■ **AIM OF THE TASK**: All lines holding the string "part" are to be shown.

━━━━━━━━━━

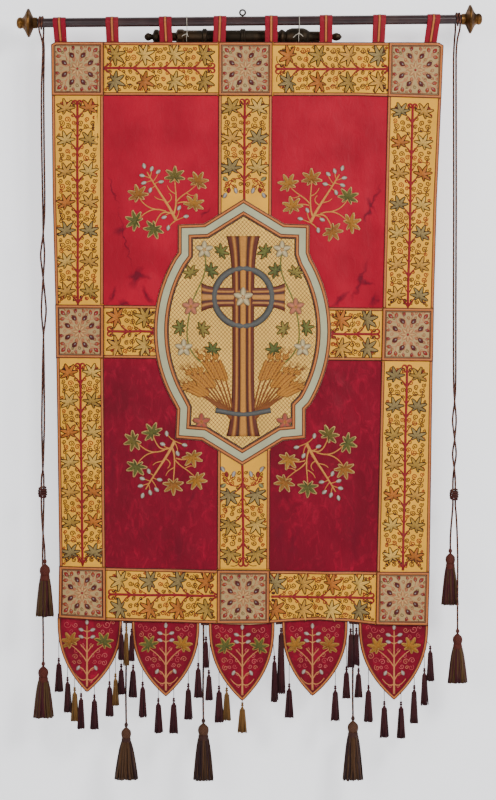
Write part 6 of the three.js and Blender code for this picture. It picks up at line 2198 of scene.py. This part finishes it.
class BANNER_OT_stage(BannerOperator, bpy.types.Operator):
    """Sets a pale floor and backdrop, and soft light from the upper right"""

    bl_idname = "banner.stage"
    bl_label = "Stage and light"

    def execute(self, context):
        studio = settings()[3]
        wall_paint = plain_stage("lit wall paint", linear(250, 250, 252), 1.0)
        floor_paint = plain_stage("pale floor paint", linear(243, 244, 247), 0.0)
        gap = studio.wall_gap
        wide = WALL_REACH
        sides = ((-wide, FLOOR_Z), (wide, FLOOR_Z), (wide, WALL_TOP), (-wide, WALL_TOP))
        for name, paint_of, corners in (
            ("backdrop", wall_paint, [(x, gap, z) for x, z in sides]),
            ("floor", floor_paint, [(x, y, FLOOR_Z) for x, y in FLOOR_CORNERS]),
        ):
            mesh = bpy.data.meshes.new(name)
            mesh.from_pydata(corners, [], [(0, 1, 2, 3)])
            mesh.materials.append(paint_of)
            made = bpy.data.objects.new(name, mesh)
            context.scene.collection.objects.link(made)
        lights = (
            ("key light", (3.0, -4.2, 1.3), 1.5, studio.key),
            ("fill light", (-4.0, -6.5, 0.4), 4.0, studio.key * 0.75),
            ("back light", (1.0, 6.5, 1.5), 4.0, studio.key * 0.8),
        )
        for name, at, size, power in lights:
            data = bpy.data.lights.new(name, "AREA")
            data.size = size
            data.energy = power
            light = bpy.data.objects.new(name, data)
            light.location = at
            aim = np.array(LIGHT_AIM) - np.array(at)
            light.rotation_euler = (
                math.acos(-aim[2] / np.linalg.norm(aim)), 0, math.atan2(aim[1], aim[0]) - math.pi / 2,
            )
            context.scene.collection.objects.link(light)
        world = bpy.data.worlds.new("soft room light")
        world.use_nodes = True
        background = world.node_tree.nodes["Background"]
        background.inputs["Color"].default_value = (0.94, 0.96, 1.0, 1)
        background.inputs["Strength"].default_value = 0.4
        context.scene.world = world
        return {"FINISHED"}


class BANNER_PT_panel(bpy.types.Panel):
    bl_idname = "BANNER_PT_panel"
    bl_label = "Church banner"
    bl_space_type = "VIEW_3D"
    bl_region_type = "UI"
    bl_category = "Banner"

    def draw(self, context):
        for groups in settings():
            box = self.layout.box()
            for key in groups.bl_rna.properties.keys():
                if key not in ("rna_type", "name"):
                    box.prop(groups, key)
        for operator in OPERATORS:
            self.layout.operator(operator.bl_idname)


OPERATORS = (
    BANNER_OT_camera, BANNER_OT_materials, BANNER_OT_cords, BANNER_OT_stage, BANNER_OT_cloths,
    BANNER_OT_embroidery, BANNER_OT_scallops, BANNER_OT_tabs, BANNER_OT_fittings,
)
GROUP_CLASSES = (BannerCloths, BannerYarns, BannerFittings, BannerStudio)
POINTERS = ("banner_cloths", "banner_yarns", "banner_fittings", "banner_studio")


def register():
    for made in (*GROUP_CLASSES, *OPERATORS, BANNER_PT_panel):
        bpy.utils.register_class(made)
    for key, made in zip(POINTERS, GROUP_CLASSES):
        setattr(bpy.types.Scene, key, bpy.props.PointerProperty(type=made))


def unregister():
    for key in POINTERS:
        delattr(bpy.types.Scene, key)
    for made in (BANNER_PT_panel, *OPERATORS[::-1], *GROUP_CLASSES[::-1]):
        bpy.utils.unregister_class(made)


def main():
    register()
    for operator in OPERATORS:
        getattr(bpy.ops.banner, operator.bl_idname.split(".")[1])()
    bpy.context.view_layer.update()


if __name__ == "__main__":
    main()
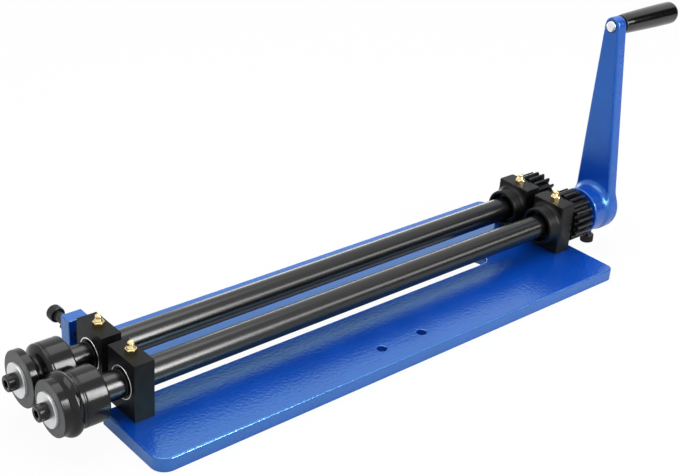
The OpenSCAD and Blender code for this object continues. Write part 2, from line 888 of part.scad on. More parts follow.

━━━━━━━━━━

■ **SOLVED EXERCISE**:
Write part 6 of the three.js and Blender code for this picture. It picks up at line 2198 of scene.py. This part finishes it.
The OpenSCAD and Blender code for this object continues. Write part 2, from line 888 of part.scad on. More parts follow.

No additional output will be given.